There are thousands of non-violent gestures that then come to mind that would help to increase our efficiency in the streets:
March en masse on sidewalks in order to prevent the lateral movements of the CRS from catching the demo in its claws.
Think carefully about the routes of wild demos. Those leading the march, in the heat of the action and improvisation, don’t always choose the best routes. Help them.
Get in the habit of hiding our faces at the right moment: as much to sabotage the identification and surveillance work systematically and massively conducted by the police as to render demonstrators taking part in confrontation indistinguishable from the others.
Confrontations tend not to unfold in silence or on mute. Slogans and chanting express the spirit of the movement. Thus, they have their place in all moments of confrontation. When others are fighting, sing and dance.
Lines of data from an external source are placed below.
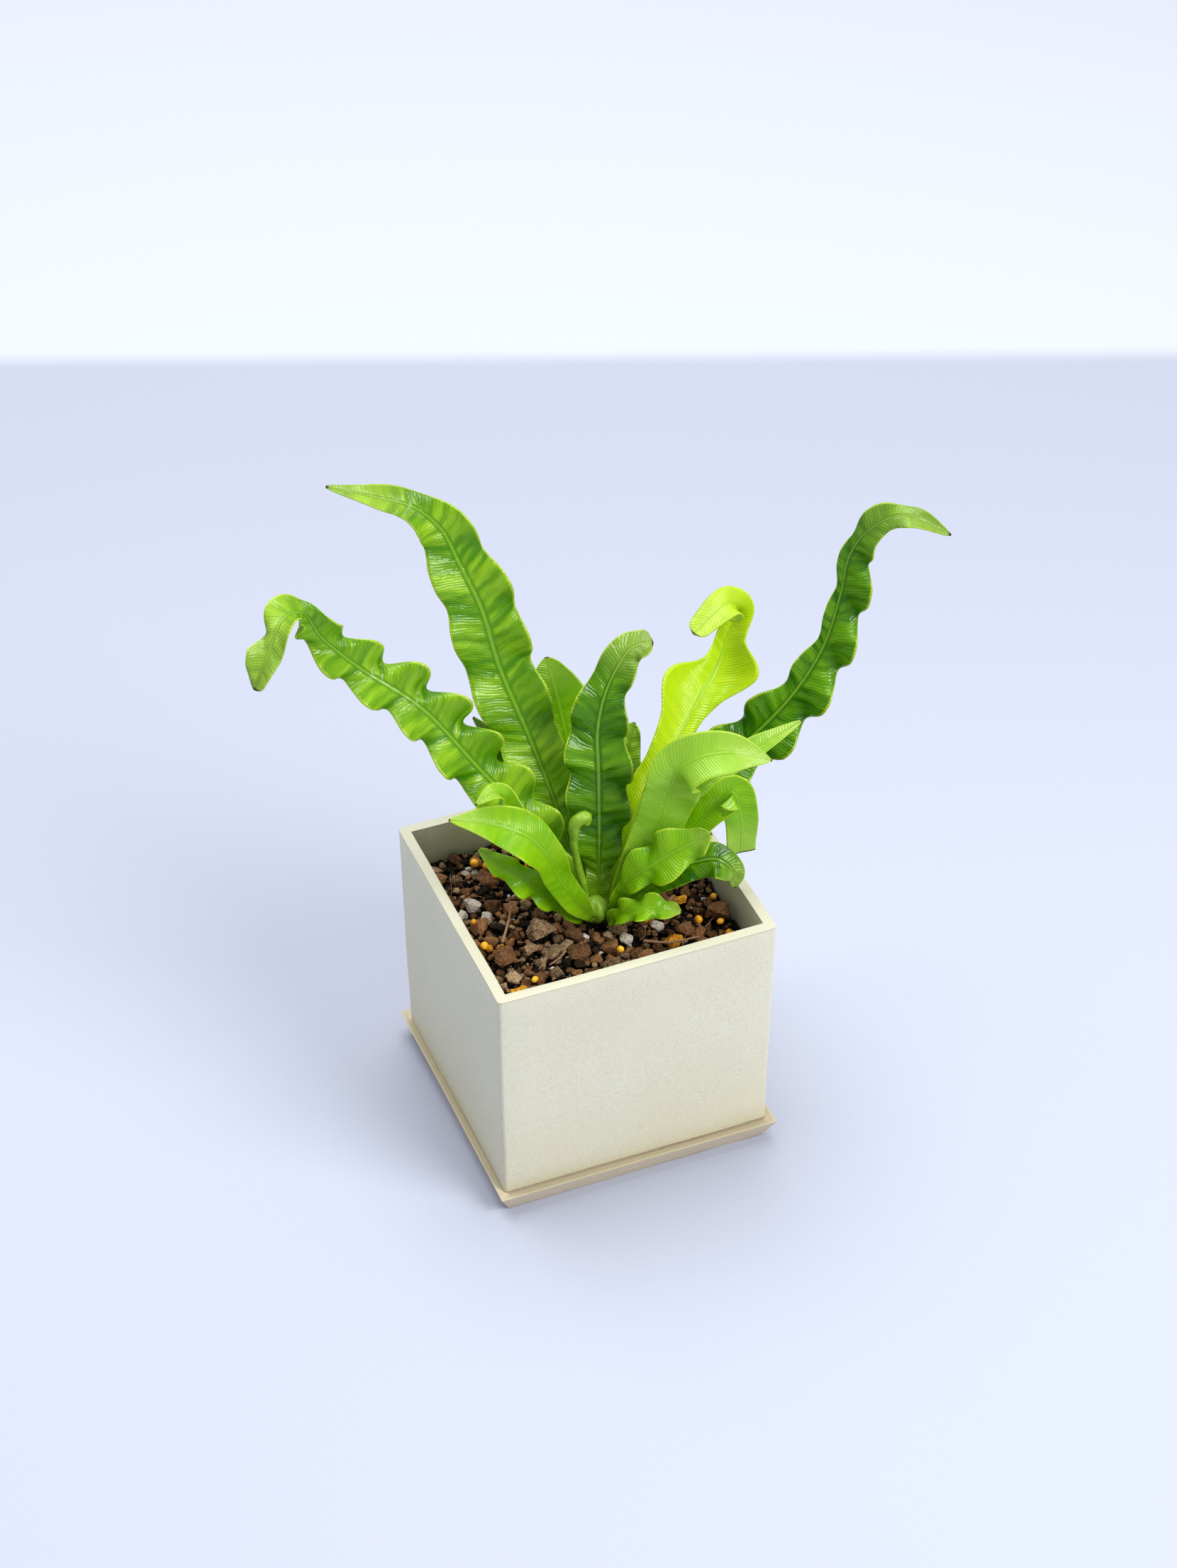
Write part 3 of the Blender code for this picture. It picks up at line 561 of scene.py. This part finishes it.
def make_crozier(materials):
    """The young frond that is still rolled: a tapering stalk with its head turned over."""
    _, points = smooth_rows(CROZIER_ROUTE, 48)
    curve = bpy.data.curves.new("crozier_line", "CURVE")
    curve.dimensions = "3D"
    curve.bevel_depth = MM
    curve.bevel_resolution = 5
    curve.use_fill_caps = True
    spline = curve.splines.new("POLY")
    spline.points.add(len(points) - 1)
    for index, point in enumerate(points):
        share = index / (len(points) - 1)
        spline.points[index].co = (*(point * MM), 1.0)
        spline.points[index].radius = 1.3 + 0.9 * math.exp(-((share - 0.86) / 0.12) ** 2) - 0.2 * share
    holder = bpy.data.objects.new("crozier_line", curve)
    bpy.context.scene.collection.objects.link(holder)
    mesh = bpy.data.meshes.new_from_object(holder.evaluated_get(bpy.context.evaluated_depsgraph_get()))
    bpy.data.objects.remove(holder)
    piece = bpy.data.objects.new("frond_crozier_stalk", mesh)
    bpy.context.scene.collection.objects.link(piece)
    apply_modifier(piece, "WELD", merge_threshold=0.00001)
    piece.data.shade_smooth()
    finish_piece(piece, "frond_crozier", materials["clump"])


# ---------------------------------------------------------------- pot and saucer

POT_FOOT_HEIGHT = 0.5
POT_FOOT_INSET = 4
POT_WALL = 3.3
POT_FLOOR = 5
POT_TAPER = 0.977
POT_CORNER = 1.4
POT_EDGE = 0.9
POT_UNEVEN = 0.45

SAUCER_TAPER = 86 / 93
SAUCER_LIP = 0.6
SAUCER_SLOPE = 3.2
SAUCER_DEPTH = 1.2
SAUCER_EDGE = 0.55
SAUCER_UNEVEN = 0.25


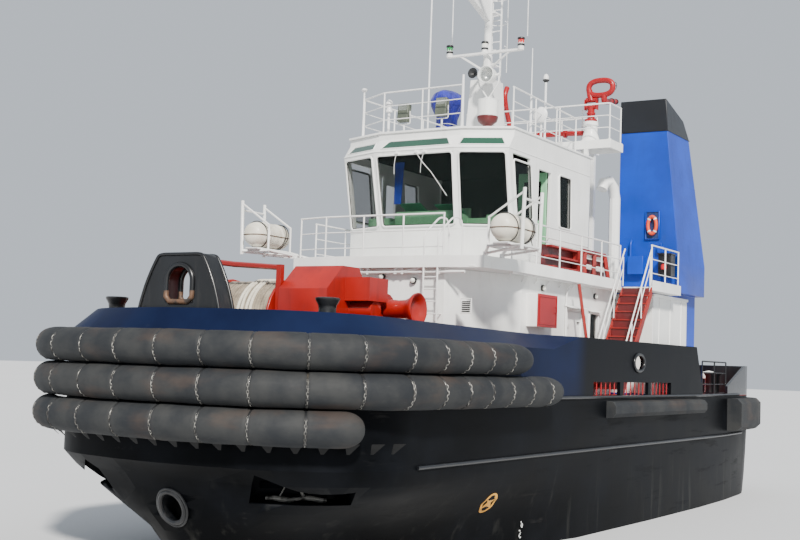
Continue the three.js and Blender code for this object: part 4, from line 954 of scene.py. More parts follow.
@dataclass
class BowFenders(Assembly):
    """Three stacked rubber tubes round the bow, held by chain lashings."""

    radius: float = 0.344
    levels: tuple[tuple[str, float, float, float], ...] = (
        ("bow_fender_top", 4.27, 6.75, 0.9), ("bow_fender_middle", 3.58, 5.11, 0.9),
        ("bow_fender_lower", 2.89, 12.37, 0.5))
    pitch: float = 0.96
    groove: float = 0.07
    chain_out: float = 0.004
    links: int = 32
    sides: int = 40

    def marks(self, length: float) -> Array:
        """Distances of the lashings along a tube, spread from its middle."""
        half = np.arange(self.pitch / 2, length / 2 - 0.35, self.pitch)
        return np.concatenate([length / 2 - half[::-1], length / 2 + half])

    def tube(self, z: float, end_x: float, taper: float) -> tuple[Surface, ...]:
        """One tube and its lashings.

        The radius is R (1 - g sum exp(-(d/w)^2)) with d the distance to each lashing, shrunk
        by a quarter circle over the tapered ends, with a few millimetres of slow swelling.

        Args:
            z: height of its centre.
            end_x: how far aft it reaches.
            taper: length of its tapered end.

        Returns:
            The rubber, the chains and the straps under them.
        """
        path = resampled(EDGE.round_bow(end_x, 0.3451, z), 0.022)
        along = distances(path)
        marks = self.marks(along[-1])
        dips = np.exp(-((along[:, None] - marks[None, :]) / 0.034) ** 2).sum(1)
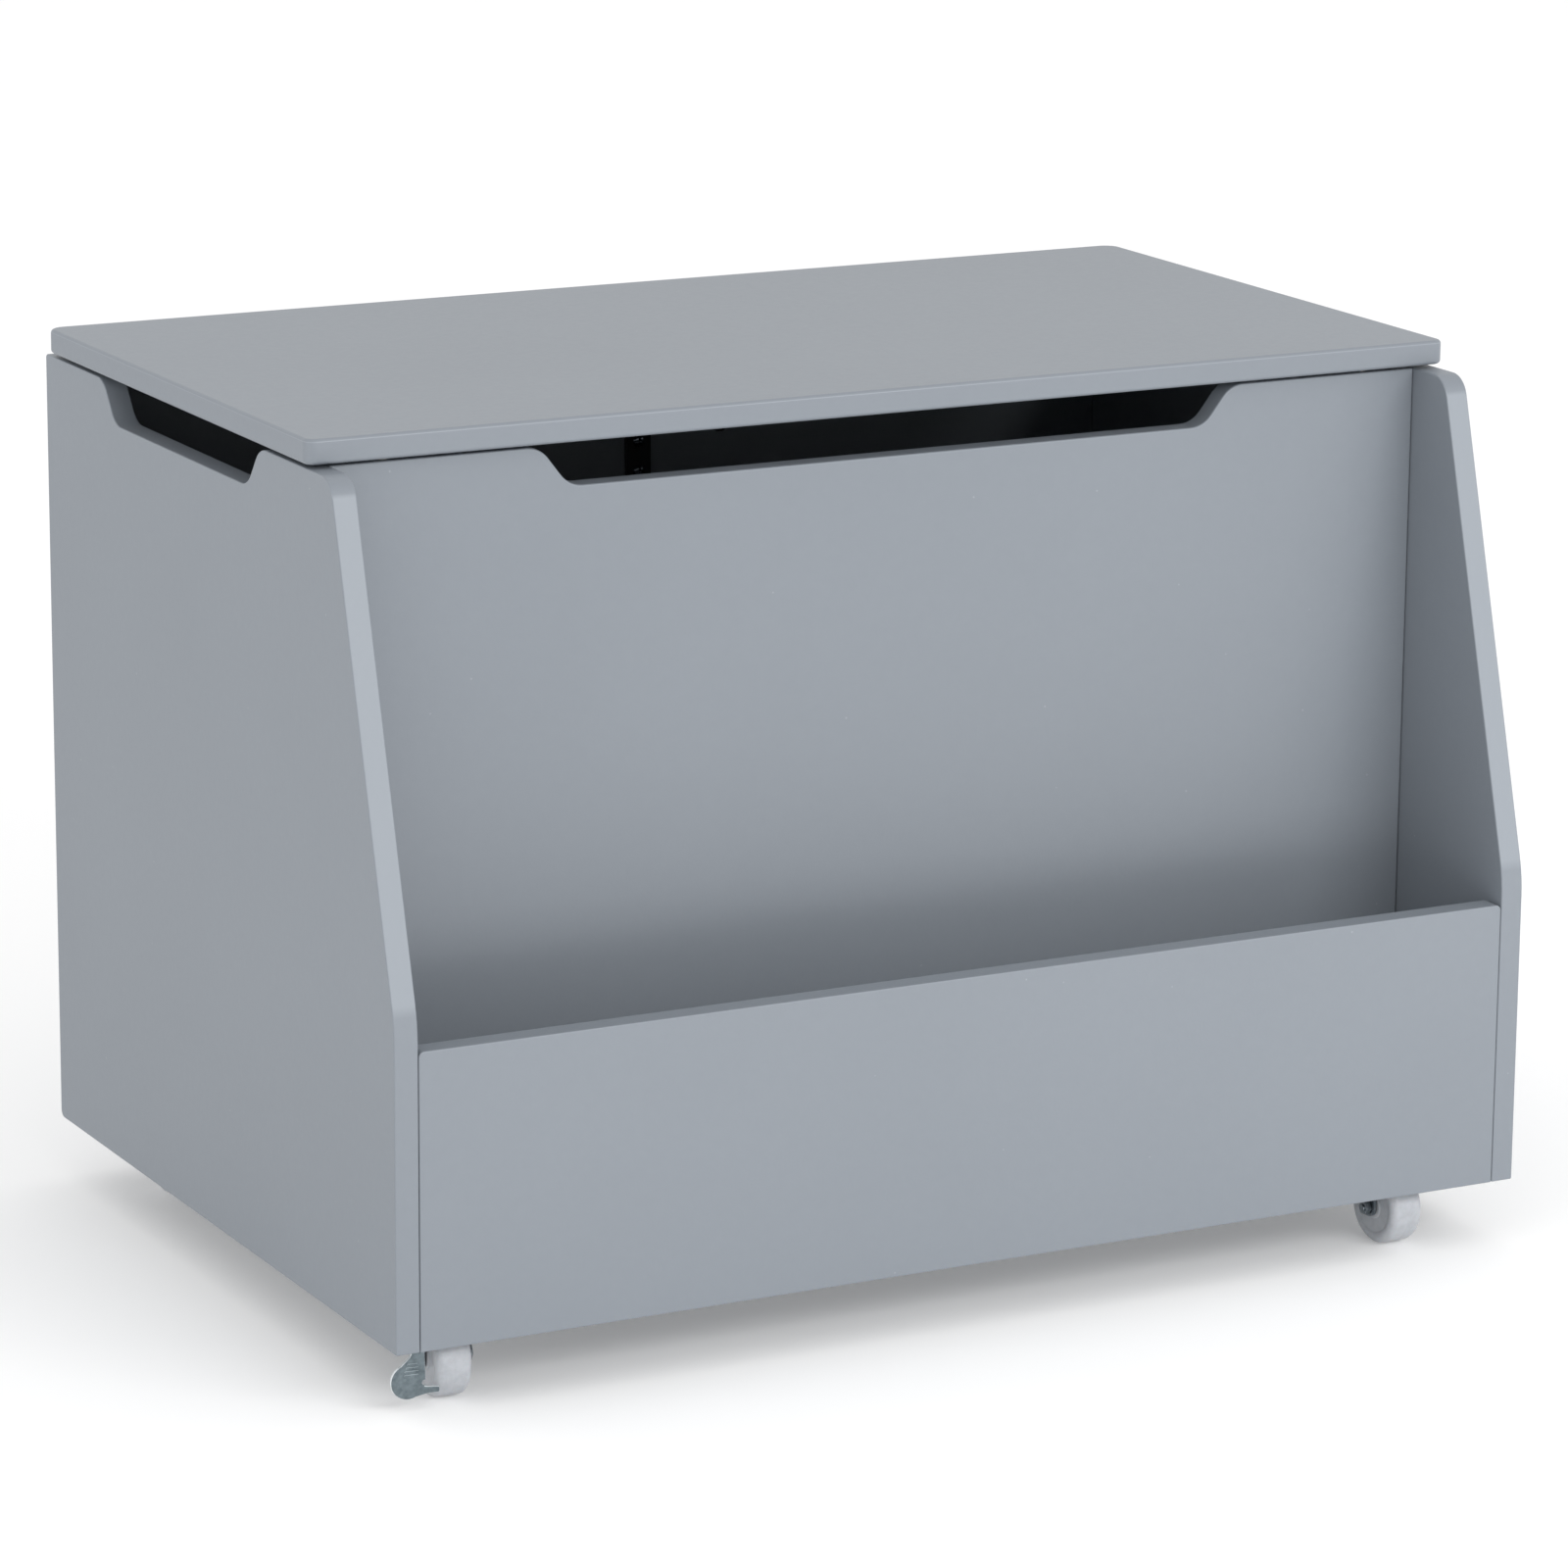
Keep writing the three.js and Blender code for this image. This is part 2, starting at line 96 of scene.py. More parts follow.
# Castors: name, swivel axis x and y, heading in degrees, side of its pedal (0 for none).
CASTORS = (
    ("front_left", -334.8, 44.4, -5.0, -1),
    ("front_right", 311.0, 44.4, 2.0, 0),
    ("rear_left", -325.0, 470.0, 0.0, 0),
    ("rear_right", 325.0, 470.0, 0.0, 1),
)
CASTOR_H = 61.7
WHEEL_R, WHEEL_W, TRAIL = 23.5, 22.5, 9.0
AXLE = (-TRAIL, WHEEL_R)
LEG_IN, LEG_T, FORK_TOP = WHEEL_W / 2 + 1, 1.8, 54.0
PEDAL_PIVOT = (-10.0, 36.3)
PAD_X, PAD_Y, PAD_Z, PAD_R = 29.4, -35.0, 19.0, 10.6


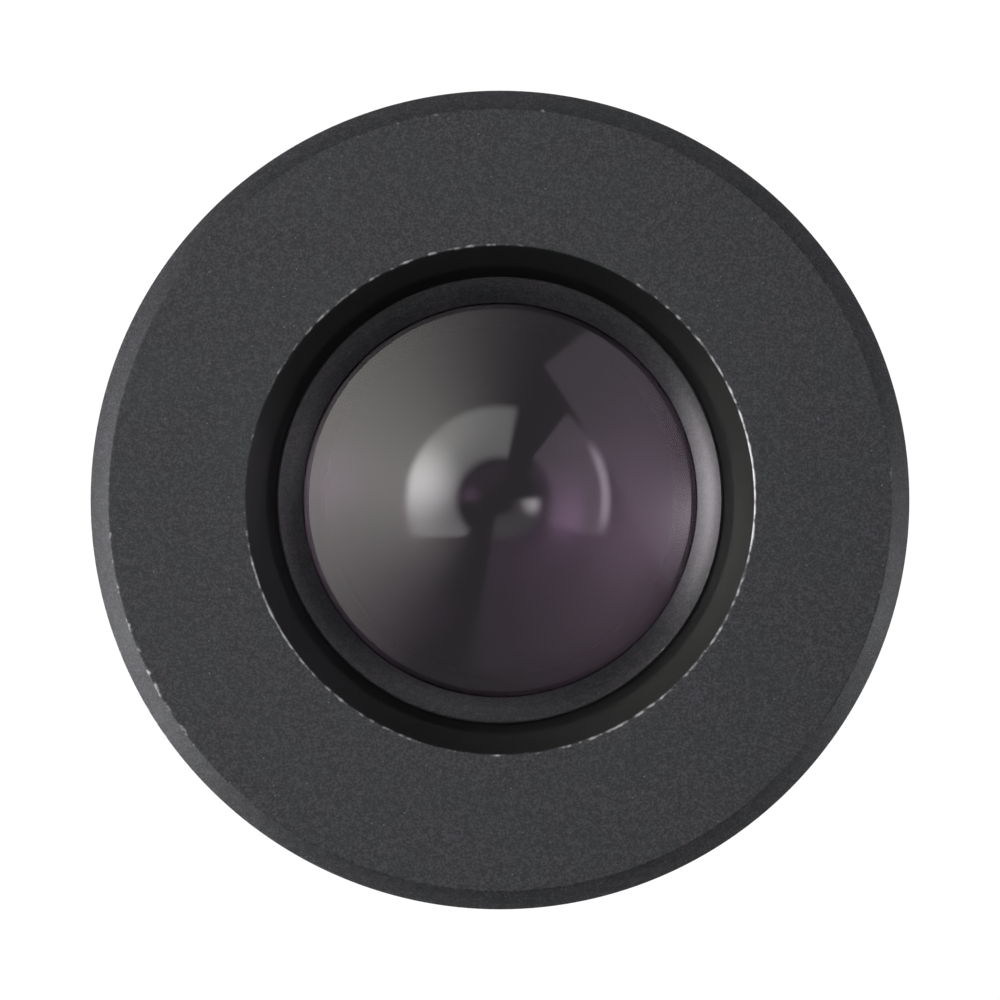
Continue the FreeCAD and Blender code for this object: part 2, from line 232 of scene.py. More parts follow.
class Shader(NodeTree):
    """A material under construction."""

    def __init__(self, name: str) -> None:
        """Start an empty material.

        Args:
            name: Its name.
        """
        self.material = bpy.data.materials.new(name)
        self.material.use_nodes = True
        super().__init__(self.material.node_tree)

    @cached_property
    def coordinates(self) -> Term:
        """The piece's own coordinates."""
        return self.node("ShaderNodeTexCoord", output="Object")

    @cached_property
    def radius_and_height(self) -> tuple[Term, Term]:
        """The distance from the optical axis, and the height."""
        across, along, height = self.split(self.coordinates)
        return (across * across + along * along).root(), height

    @cached_property
    def nicks(self) -> Term:
        """Small nicks, which edges share."""
        return self.noise(NICK, detail=4.0)

    @cached_property
    def stretches(self) -> Term:
        """Long stretches that a hand has rubbed more than others."""
        return self.noise(STRETCH, detail=1.0)

    def noise(self, size: float, where: Term | None = None, detail: float = 2.0) -> Term:
        """Add soft random blobs.

        Args:
            size: Width of a blob, in metres.
            where: Coordinates to read, or the piece's own if left out.
            detail: How many finer layers are added.

        Returns:
            A value about 0.5.
        """
        sockets = {"Vector": where or self.coordinates, "Scale": 1.0 / size, "Detail": detail}
        return self.node("ShaderNodeTexNoise", sockets=sockets)

    def specks(self, spacing: float, size: float, share: float) -> Term:
        """Scatter small round specks.

        Args:
            spacing: Mean distance between their places, in metres.
            size: Radius of a speck, in metres.
            share: Share of the places that hold one.

        Returns:
            1 on a speck and 0 beside it.
        """
        sockets = {"Vector": self.coordinates, "Scale": 1.0 / spacing}
        distance = self.node("ShaderNodeTexVoronoi", sockets=sockets, output="Distance")
        lot = Term(self, distance.socket.node.outputs["Color"])
        chosen = self.node("ShaderNodeSeparateColor", sockets={0: lot})
        radius = size / spacing
        return (1.0 - distance.step(radius * 0.5, radius)) * (1.0 - chosen.step(share, share * 1.1))

    def turning_marks(self, pitch: float) -> Term:
        """Draw the fine rings that a lathe tool leaves.

        Args:
            pitch: Width of a mark, in metres.

        Returns:
            A value about 0.5 that changes only with radius and height.
        """
        radius, height = self.radius_and_height
        place = self.node("ShaderNodeCombineXYZ", sockets={0: radius, 2: height})
        return self.noise(pitch, place, 3.0)

    def mix(self, share: Term | float, first: Term | Colour, second: Term | Colour) -> Term:
        """Blend two colours.

        Args:
            share: Share of the second colour.
            first: Colour where share is 0.
            second: Colour where share is 1.

        Returns:
            The blended colour.
        """
        colours = [value if isinstance(value, Term) else (*value, 1.0) for value in (first, second)]
        settings = {"data_type": "RGBA"}
        sockets = {"Factor": share, 6: colours[0], 7: colours[1]}
        return self.node("ShaderNodeMix", settings, sockets, output=2)

    def bump(self, height: Term) -> Term:
        """Turn a height in millimetres into a surface normal."""
        sockets = {"Height": height, "Distance": MM, "Strength": 1.0}
        return self.node("ShaderNodeBump", sockets=sockets)

    def surface(self, sockets: dict) -> Material:
        """Close the material with one surface.

        Args:
            sockets: Values or terms of the surface's sockets.

        Returns:
            The finished material.
        """
        return self.output(self.node("ShaderNodeBsdfPrincipled", sockets=sockets))

    def output(self, surface: Term) -> Material:
        """Give the material its surface, and return it."""
        self.close("ShaderNodeOutputMaterial", surface)
        return self.material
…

Be mobile and do not allow any holes to form in the march when security squads or police attempt to divide it.
Learn to protect ourselves from tear gas so that it’s not just those who came equipped standing in the clouds.
Systematically send back tear gas canisters, or at least keep them away from the cortege.
Stay calm during police charges to avoid brawls. Hold together and don’t back off a hundred times farther than where the police line stops, handing them more free space.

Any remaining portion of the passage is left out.